Certes, entre la congestion des chaînes logistiques, la pénurie d’intrants et de main d’œuvre ou encore l’inflation, on peut dire que plusieurs facteurs se conjuguent pour nourrir des difficultés de production. Mais pour l’instant, la demande reste suffisamment forte pour que le fret aérien en bénéficie. Depuis neuf mois consécutifs, les volumes de fret aérien progressent plus vite que le commerce mondial de biens. Une tendance classique en période de reprise économique, mais accentuée par la désorganisation globale des chaînes logistique et notamment du transport maritime.

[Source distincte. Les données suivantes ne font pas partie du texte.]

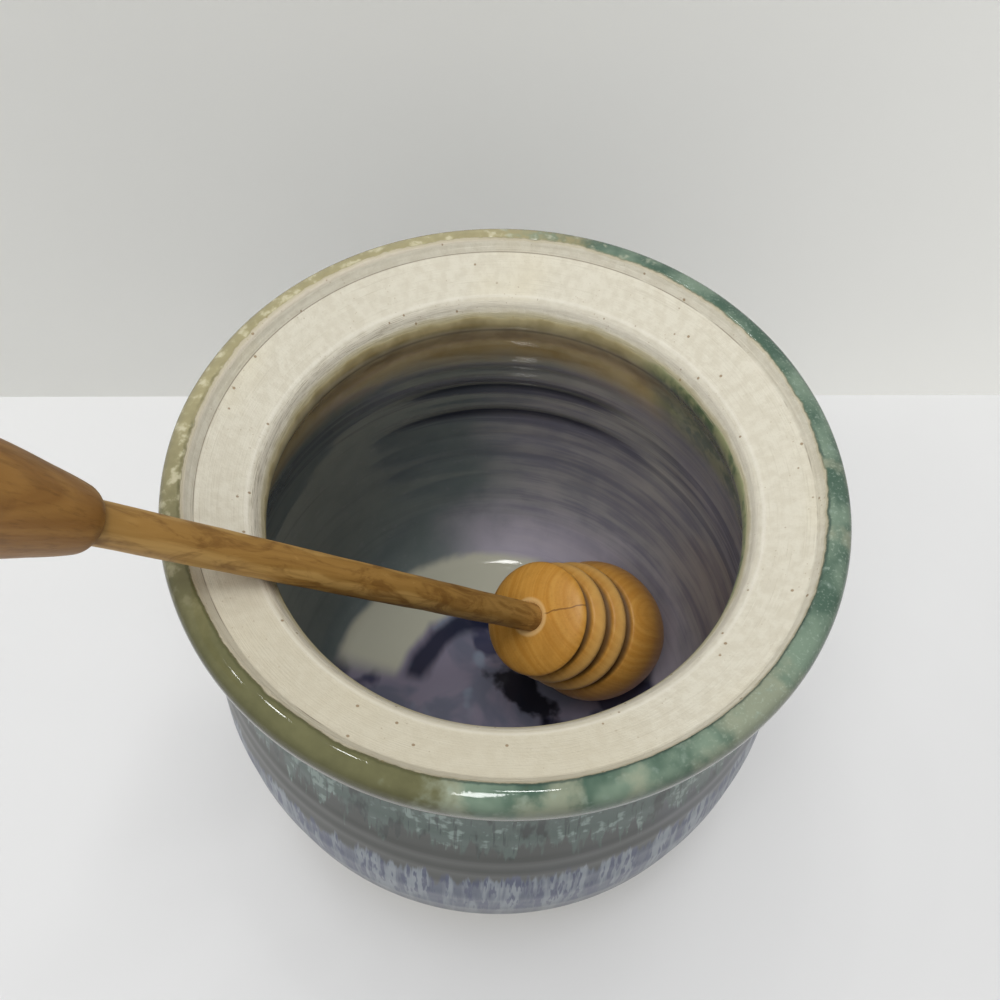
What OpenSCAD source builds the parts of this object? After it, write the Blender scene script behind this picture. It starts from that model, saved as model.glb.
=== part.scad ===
/* [Pot] */
// Height of the pot, from the foot to the top of the rim
pot_h = 113; // [108:1:120]
// Diameter over the rolled rim
rim_d = 112; // [108:1:116]
// Diameter at the widest part of the belly
belly_d = 115.4; // [113:0.2:122]
// Height of the widest part above the foot
belly_h = 53; // [48:1:58]
// How far the neck stands in under the rolled rim, on each side
neck_in = 4.5; // [3.5:0.1:5.5]
// Diameter of the foot where it stands
foot_d = 92; // [88:1:98]
// Thickness of the floor
floor_t = 6.2; // [5:0.1:8]
// Thickness of the wall at the belly
wall_t = 6; // [4.5:0.1:7.5]

/* [Lid seat] */
// Width of the rim, from its outer edge to the low upright wall that would centre a lid
rim_w = 5.2; // [4.6:0.1:6]
// Height of that wall, from the seat's corner to the inner edge of the rim
seat_h = 2.2; // [1.5:0.1:3]
// Width of the seat, from that wall in to the mouth's upper edge
seat_w = 8.3; // [7:0.1:9.3]
// Fall of the seat, from the corner in to the mouth's edge
seat_fall = 4.5; // [3:0.1:5.5]
// How far the throat narrows below the mouth's edge, on each side
throat_in = 1.7; // [1.2:0.1:2.4]

/* [Dipper] */
// Diameter of the dowel
shaft_d = 6.2; // [5.6:0.1:6.4]
// Length of dowel that shows between the head and the handle
shaft_l = 108; // [102:1:112]
// Largest diameter of the grooved head
head_d = 34; // [32:0.2:36]
// Diameter of the head's shoulder, in front of its first groove
shoulder_d = 25.6; // [24:0.2:28]
// Length of the grooved head
head_l = 47.4; // [45:0.2:49]
// Largest diameter of the handle
handle_d = 16.4; // [14:0.2:18]
// Length of the handle
handle_l = 46; // [36:1:56]
// Depth of the glued sockets in the head and the handle
socket_l = 15; // [10:1:18]
// Slope of the leaning dipper above the horizontal, in degrees
dipper_slope = 51.4; // [48:0.2:54]
// Direction that the leaning dipper's head points to, seen from above, in degrees
dipper_turn = 26.8; // [0:0.2:359]
// Sideways distance of the dowel's line from the pot's axis, positive to its left
dipper_side = -0.5; // [-3:0.1:3]
// Gap kept between the dipper and the pot where it leans and stands
dipper_gap = 0.3; // [0.2:0.05:0.5]

/* [Head grooves] */
// Number of grooves
groove_n = 3; // [2:1:3]
// Width of a groove at its lips
groove_w = 3.2; // [2.4:0.1:3.6]
// Depth of a groove
groove_depth = 1.8; // [1.2:0.1:2.2]
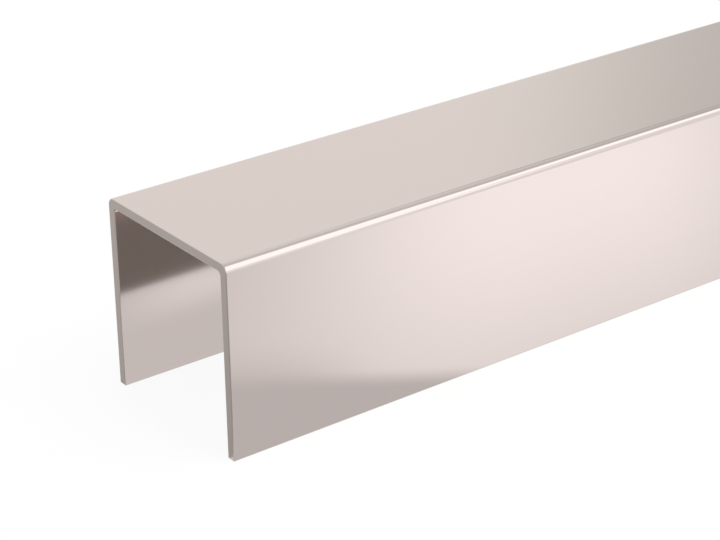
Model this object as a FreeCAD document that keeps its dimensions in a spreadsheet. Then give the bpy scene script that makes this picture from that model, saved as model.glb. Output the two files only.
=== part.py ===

"Cette tendance devrait se poursuivre au cours des prochains mois pour plusieurs raisons. Les grands événements de consommation de fin d'année, tels que Noël et le Black Friday, obligent les entreprises à s'assurer qu'elles disposent de stocks suffisants de marchandises. Le ratio stocks/ventes aux États-Unis, qui était en octobre de 8,8 % inférieur aux niveaux de 2019, indique que de nombreuses entreprises ne disposent pas de ces stocks, ce qui les incite à se tourner vers le fret aérien pour répondre rapidement à la demande. Même si la demande devait baisser après ces événements, les entreprises auraient toujours besoin de se réapprovisionner", estime l’IATA.
Des prix en hausse
Après une forte croissance en 2020 et au début 2021, les prix du fret aérien ont connu une certaine accalmie au printemps, tout en se maintenant à niveaux élevés. L’entrée dans la peak season est propice à de nouvelles augmentations. "L'urgence de la demande de fret aérien et le manque de capacité font que les prix sont en hausse depuis quatre mois consécutifs. En octobre, les taux de fret aérien, y compris les surtaxes, ont augmenté de 3,3% en glissement mensuel et ont dépassé le pic de mai 2020", indique l’IATA.
Malgré cela, le fret aérien reste compétitif. Les chiffres de la base de données Upply, qui incluent à la fois du spot et des tarifs contractuels, montrent ainsi que les augmentations restent raisonnables si l’on inclut ces tarifs négociés sur de plus longues périodes. Le différentiel s’est aussi réduit avec le maritime, dont les prix ont flambé, même si une accalmie se dessine depuis octobre.
Source : Upply - NB : Ces estimations sont basées sur des transactions réelles et reflètent donc un mix prix spot et régulier. Les évolutions mentionnées peuvent faire l’objet de révisions au fur et à mesure que de nouvelles données sont intégrées dans la base Upply.
On peut s’attendre toutefois à une période de surchauffe en cette fin d’année. Déjà pour le mois de novembre, les premières estimations de notre base de données Upply font apparaître des taux de fret supérieurs à la même période de 2020 sur la quasi-totalité des axes, et en particulier sur l’Asie-Europe (+9,4%).
Les restrictions de vols consécutives aux décisions gouvernementales, prises pour lutter contre la propagation du variant Omicron, vont encore accroître cette tendance inflationniste sur les prix du fret aérien. Elles interviennent en effet à un moment crucial de la peak season en termes de demande. Les compagnies aériennes, confrontées à une potentielle rechute d’un trafic de passagers qui se rétablissait déjà lentement, ont tout intérêt à tirer parti du potentiel que leur offre l’activité cargo pour générer des revenus.